Part of a data file:

▼

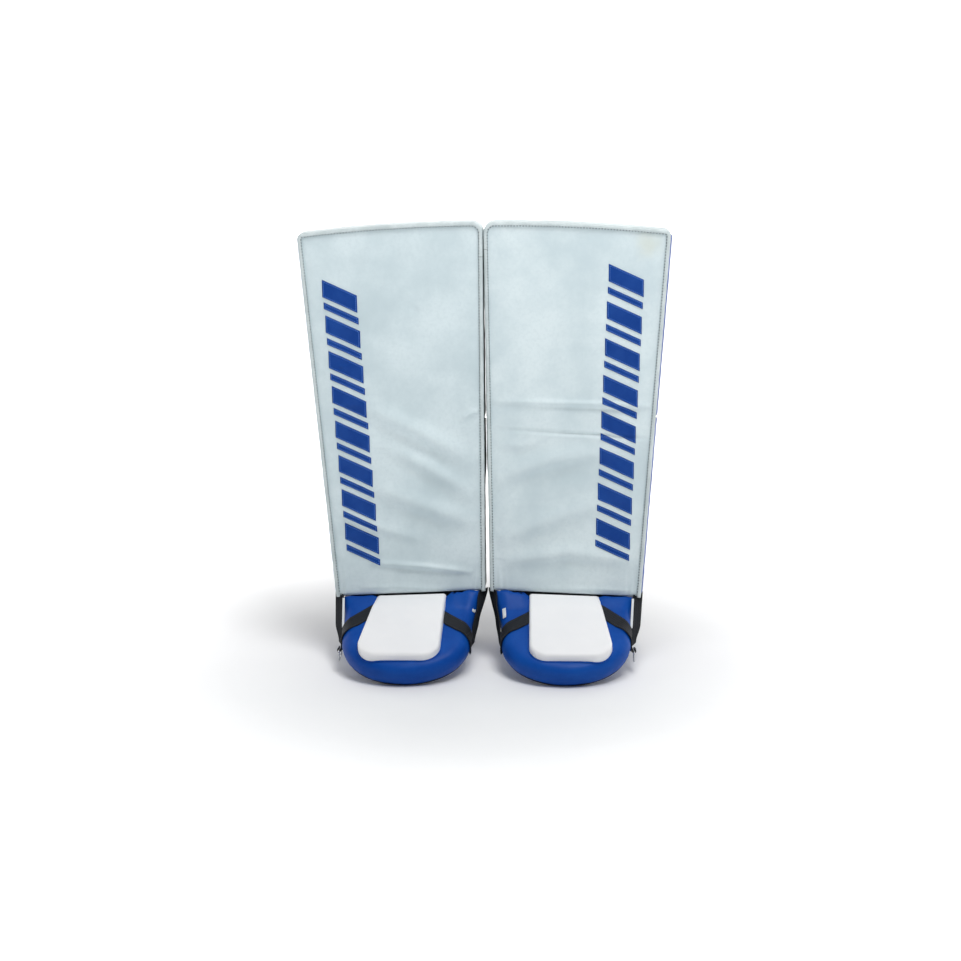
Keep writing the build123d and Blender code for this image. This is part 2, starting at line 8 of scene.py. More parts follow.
# Goalie leg pads. Shapes are worked out in millimetres, for the wearer's left pad (+X),
# and mirrored for the right pad. Folds and bars differ from one pad to the other.
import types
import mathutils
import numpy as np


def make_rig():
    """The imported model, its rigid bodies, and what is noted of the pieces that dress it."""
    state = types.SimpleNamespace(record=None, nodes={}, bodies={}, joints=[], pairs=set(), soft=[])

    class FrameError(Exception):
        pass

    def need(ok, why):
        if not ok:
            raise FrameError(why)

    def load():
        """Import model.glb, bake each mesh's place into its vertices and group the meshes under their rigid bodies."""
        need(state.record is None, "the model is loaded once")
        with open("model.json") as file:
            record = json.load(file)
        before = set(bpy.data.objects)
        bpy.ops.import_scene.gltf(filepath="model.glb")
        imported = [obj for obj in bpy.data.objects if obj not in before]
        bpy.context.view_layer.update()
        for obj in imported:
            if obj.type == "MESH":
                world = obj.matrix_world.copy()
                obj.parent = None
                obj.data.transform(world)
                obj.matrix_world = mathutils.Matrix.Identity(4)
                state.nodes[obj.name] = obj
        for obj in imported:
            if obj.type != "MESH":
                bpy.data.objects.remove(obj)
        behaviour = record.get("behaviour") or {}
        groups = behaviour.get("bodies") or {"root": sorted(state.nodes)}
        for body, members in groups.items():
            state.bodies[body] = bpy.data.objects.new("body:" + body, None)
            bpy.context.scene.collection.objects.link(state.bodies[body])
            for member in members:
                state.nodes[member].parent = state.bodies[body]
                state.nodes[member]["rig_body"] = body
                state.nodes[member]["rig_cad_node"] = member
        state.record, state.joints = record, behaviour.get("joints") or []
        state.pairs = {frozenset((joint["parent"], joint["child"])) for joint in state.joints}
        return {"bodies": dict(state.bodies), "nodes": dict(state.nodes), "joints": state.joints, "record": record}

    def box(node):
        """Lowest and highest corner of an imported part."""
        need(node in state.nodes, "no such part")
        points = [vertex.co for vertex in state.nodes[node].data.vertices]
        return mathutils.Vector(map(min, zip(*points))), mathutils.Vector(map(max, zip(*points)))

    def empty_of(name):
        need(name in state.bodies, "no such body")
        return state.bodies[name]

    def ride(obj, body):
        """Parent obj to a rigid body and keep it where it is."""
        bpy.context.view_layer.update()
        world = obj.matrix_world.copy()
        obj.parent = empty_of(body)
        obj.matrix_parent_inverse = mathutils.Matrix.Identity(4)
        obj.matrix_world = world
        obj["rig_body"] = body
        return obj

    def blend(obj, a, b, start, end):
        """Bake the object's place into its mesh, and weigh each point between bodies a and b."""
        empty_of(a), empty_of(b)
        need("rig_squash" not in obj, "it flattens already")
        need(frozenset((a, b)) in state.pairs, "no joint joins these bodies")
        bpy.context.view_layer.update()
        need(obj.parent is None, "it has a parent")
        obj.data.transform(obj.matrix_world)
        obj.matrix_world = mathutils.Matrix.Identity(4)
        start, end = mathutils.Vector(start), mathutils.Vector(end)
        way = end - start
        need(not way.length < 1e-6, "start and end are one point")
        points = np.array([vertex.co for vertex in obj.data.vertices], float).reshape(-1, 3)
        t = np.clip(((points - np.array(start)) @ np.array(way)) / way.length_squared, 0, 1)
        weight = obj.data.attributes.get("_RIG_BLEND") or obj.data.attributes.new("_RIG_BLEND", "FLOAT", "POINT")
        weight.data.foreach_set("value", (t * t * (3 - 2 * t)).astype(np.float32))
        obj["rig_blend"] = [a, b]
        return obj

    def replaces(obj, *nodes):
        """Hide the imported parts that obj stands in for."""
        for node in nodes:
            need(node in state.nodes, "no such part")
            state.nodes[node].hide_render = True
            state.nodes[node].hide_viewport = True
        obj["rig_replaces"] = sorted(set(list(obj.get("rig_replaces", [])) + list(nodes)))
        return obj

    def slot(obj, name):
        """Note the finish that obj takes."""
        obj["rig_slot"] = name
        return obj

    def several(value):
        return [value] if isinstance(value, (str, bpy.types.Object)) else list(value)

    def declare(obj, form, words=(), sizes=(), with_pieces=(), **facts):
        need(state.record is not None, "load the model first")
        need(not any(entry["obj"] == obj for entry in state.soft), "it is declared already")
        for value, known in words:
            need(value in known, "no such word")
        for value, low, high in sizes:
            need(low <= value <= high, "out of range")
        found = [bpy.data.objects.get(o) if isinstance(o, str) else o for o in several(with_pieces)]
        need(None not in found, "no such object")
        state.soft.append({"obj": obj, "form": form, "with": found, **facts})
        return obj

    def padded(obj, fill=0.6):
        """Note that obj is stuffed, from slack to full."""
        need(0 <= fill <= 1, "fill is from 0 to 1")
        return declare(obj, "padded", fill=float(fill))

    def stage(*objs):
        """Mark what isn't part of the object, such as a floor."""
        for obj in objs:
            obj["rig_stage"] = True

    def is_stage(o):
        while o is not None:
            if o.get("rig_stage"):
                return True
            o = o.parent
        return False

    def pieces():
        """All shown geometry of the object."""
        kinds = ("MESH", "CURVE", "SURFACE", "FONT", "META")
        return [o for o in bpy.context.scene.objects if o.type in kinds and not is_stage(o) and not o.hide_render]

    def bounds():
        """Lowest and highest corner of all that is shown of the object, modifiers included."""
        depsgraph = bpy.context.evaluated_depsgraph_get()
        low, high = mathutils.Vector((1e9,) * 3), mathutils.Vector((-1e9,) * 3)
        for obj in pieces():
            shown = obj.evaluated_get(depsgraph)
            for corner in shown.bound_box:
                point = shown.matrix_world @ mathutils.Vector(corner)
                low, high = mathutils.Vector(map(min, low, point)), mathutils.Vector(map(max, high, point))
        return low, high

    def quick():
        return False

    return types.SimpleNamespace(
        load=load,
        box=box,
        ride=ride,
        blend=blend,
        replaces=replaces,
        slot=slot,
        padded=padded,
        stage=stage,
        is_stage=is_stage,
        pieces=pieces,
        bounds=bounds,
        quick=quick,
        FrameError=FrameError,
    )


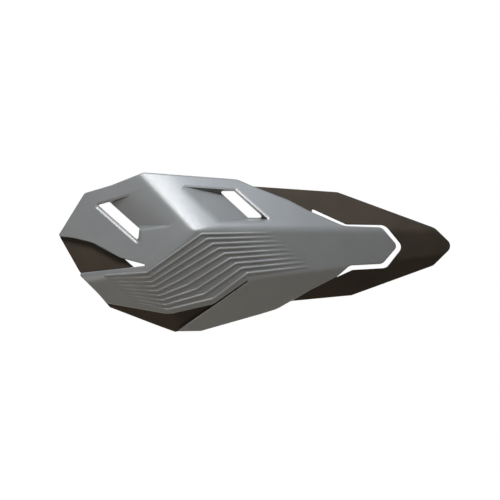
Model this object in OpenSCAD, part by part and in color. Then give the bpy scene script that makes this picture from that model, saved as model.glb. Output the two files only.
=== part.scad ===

▲

CHALLENGE: Write out word for word only the lines from the start of the entries down to the line with "model.glb, bake each", please, including both ends.

ANSWER TO THIS EXERCISE:
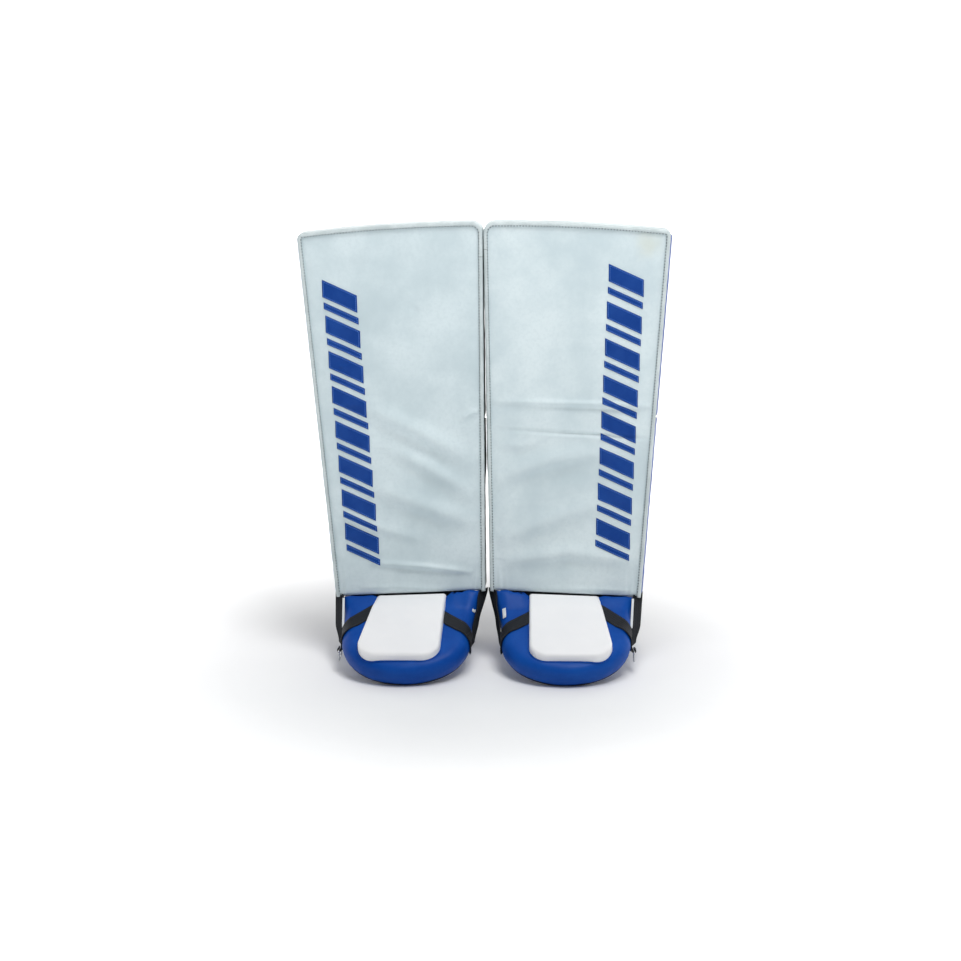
Keep writing the build123d and Blender code for this image. This is part 2, starting at line 8 of scene.py. More parts follow.
# Goalie leg pads. Shapes are worked out in millimetres, for the wearer's left pad (+X),
# and mirrored for the right pad. Folds and bars differ from one pad to the other.
import types
import mathutils
import numpy as np


def make_rig():
    """The imported model, its rigid bodies, and what is noted of the pieces that dress it."""
    state = types.SimpleNamespace(record=None, nodes={}, bodies={}, joints=[], pairs=set(), soft=[])

    class FrameError(Exception):
        pass

    def need(ok, why):
        if not ok:
            raise FrameError(why)

    def load():
        """Import model.glb, bake each mesh's place into its vertices and group the meshes under their rigid bodies."""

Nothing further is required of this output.